We make judgments without knowledge. And like the textual critics, we meticulously analyze and categorize the text but we never seem to bother to understand what it’s saying to us. This is especially true when reading ancient texts like Scripture…but that’s another subject for another time.
In his book, The Abolition of Man, C.S. Lewis had some similar things to say about how we moderns have “cut out our own souls” by trading these emotive and experiential wonders of life for cold reason and wooden literalism. The latter we call truth, the former we reject and debunk without even bothering to plumb its transformative depths.
In the first chapter, Lewis refers to two schoolmasters, Gaius and Titius, who are teaching literature; their textbook he calls the “Green Book.” Both the names and book title are fictitious but Lewis assures us that both the authors and book are very real.
His issue is with the implications of what is actually being taught to these students, not necessarily what Gaius and Titius may have intended.
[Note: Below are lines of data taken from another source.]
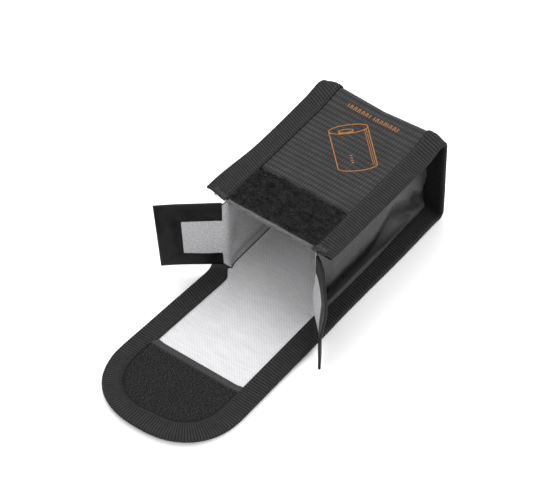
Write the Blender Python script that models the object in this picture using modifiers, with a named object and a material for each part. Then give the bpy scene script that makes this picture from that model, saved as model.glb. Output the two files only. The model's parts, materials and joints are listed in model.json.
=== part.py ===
"""Lipo safe bag: a small fire-resistant pouch for a battery pack.

The bag lies on its back panel with its flap open on the table.  One long strip of
coated glass-fibre cloth makes the front, the closed end, the back and the flap.  Two
gussets make its sides, and each runs on past the mouth as a side tab.  All raw edges
stand out as fins that are bound with folded tape.

Frame, in metres: the origin is the centre of the back panel's underside, +X is across
the bag, +Y runs from the mouth to the closed end and +Z is up.
"""

import math

import bmesh
import bpy
from mathutils import Matrix, Vector

MM = 0.001

# Driving dimensions
WIDTH = 66.0 * MM          # across the bound edges
LENGTH = 84.0 * MM         # mouth to closed end
DEPTH = 46.5 * MM          # underside of the back to the top of the front binding
FLAP_LENGTH = 94.2 * MM    # mouth to the flap's tip
TAPE_WIDTH = 9.8 * MM      # face of the binding tape that shows
CLOTH = 0.45 * MM          # thickness of shell and lining cloth
TAPE = 0.5 * MM            # thickness of the binding tape
GAP = 0.3 * MM             # clearance between neighbouring layers

# Levels, measured inwards from the outer face of the binding tape
SHELL_LEVEL = TAPE + GAP
LINING_LEVEL = SHELL_LEVEL + CLOTH + GAP
BINDING = 2.0 * TAPE + 2.0 * CLOTH + 3.0 * GAP

# Plan of the bag
HALF = WIDTH / 2.0
MOUTH_Y = -LENGTH / 2.0
END_Y = LENGTH / 2.0
CORNER = 4.0 * MM                       # rounding of the closed end's two folds
TAPE_EDGE = HALF - TAPE_WIDTH           # inner edge of the tape's outer face
TAPE_BACK_WIDTH = TAPE_WIDTH - 1.4 * MM # hidden face of the tape inside a side fin
CLOTH_EDGE = HALF - TAPE - GAP          # how far the cloth reaches into the tape
WALL_X = 24.3 * MM                      # outer face of a gusset's wall
WALL_LINING_X = WALL_X - CLOTH - GAP
PANEL_LINING_X = WALL_LINING_X - CLOTH - GAP
GUSSET_MOUTH_Y = MOUTH_Y + 1.8 * MM
BACK_MOUTH_Y = MOUTH_Y - 1.4 * MM
SAG_EDGE_X = TAPE_EDGE - 0.2 * MM       # the back panel starts to sink here
SAG_INNER_X = TAPE_EDGE - 1.6 * MM      # and touches the table inside this

# Flap
LIFT_Y = MOUTH_Y - 2.2 * MM             # fold at the mouth
FOLD_Y = MOUTH_Y - 48.8 * MM            # fold over the front panel's edge
FOLD_Z = 2.2 * MM                       # both folds are near the inner surface
FOLD_START = 0.9 * MM                   # cloth beyond a fold starts this far from it
FOLD_END = 0.3 * MM                     # cloth before a fold stops this far from it
TIP_Y = MOUTH_Y - FLAP_LENGTH
TIP_START_Y = MOUTH_Y - 60.0 * MM       # the rounded tip starts here
TIP_POWER = 2.4                         # fullness of the rounded tip
PATCH_Y = MOUTH_Y - 49.9 * MM
PATCH_TOP = 3.1 * MM

# Front panel
HEM_EDGE_Y = MOUTH_Y - 0.3 * MM
HEM_FACE = 2.2 * MM
HEM_BACK = 6.0 * MM
HEM_CLOTH = 0.3 * MM
HEM_DEPTH = 1.0 * MM                    # the front panel's cloth stops this far inside
LOOP_START_Y = HEM_EDGE_Y + HEM_FACE + GAP
LOOP_END_Y = MOUTH_Y + 24.0 * MM
LOOP_TOP = DEPTH + 1.0 * MM
LOOP_HALF = TAPE_EDGE - GAP
TACK_SIZE = (6.0 * MM, 1.6 * MM, 0.8 * MM)

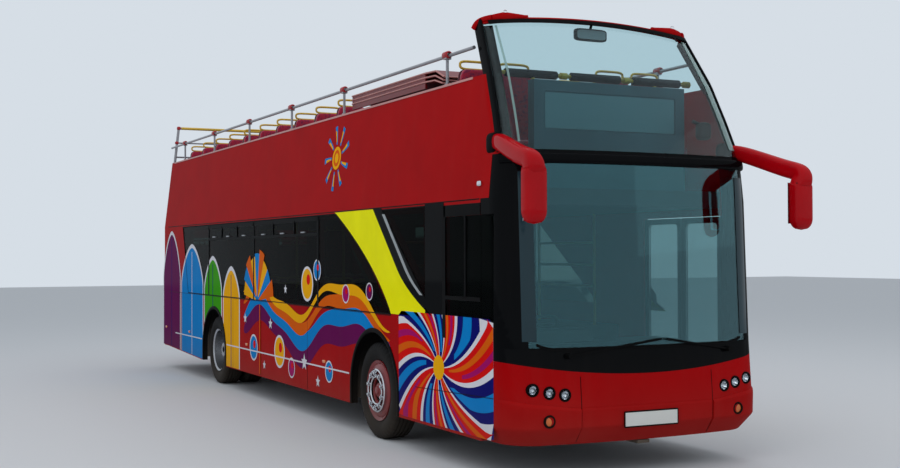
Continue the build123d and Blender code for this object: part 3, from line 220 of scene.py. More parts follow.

For instance, one of those implications is that value statements that express feelings are unimportant. For instance, they make the following statement to their students:
“We appear to be saying something very important about something: and actually we are only saying something about our own feelings.”
But with all this debunking Lewis makes this point:
“Gaius and Titius, while teaching him nothing about letters, have cut out of his soul, long before he is old enough to choose, the possibility of having certain experiences which thinkers of more authority than they have held to be generous, fruitful, and humane.”
I agree with Lewis. This is where I think we’ve lost the plot. While we’ve gorged ourselves with information we find ourselves famished in really knowing anything meaningful at all. Not only do we have problems discerning facts from opinions, but even when we get the facts we’re not able to perceive what the facts mean to us.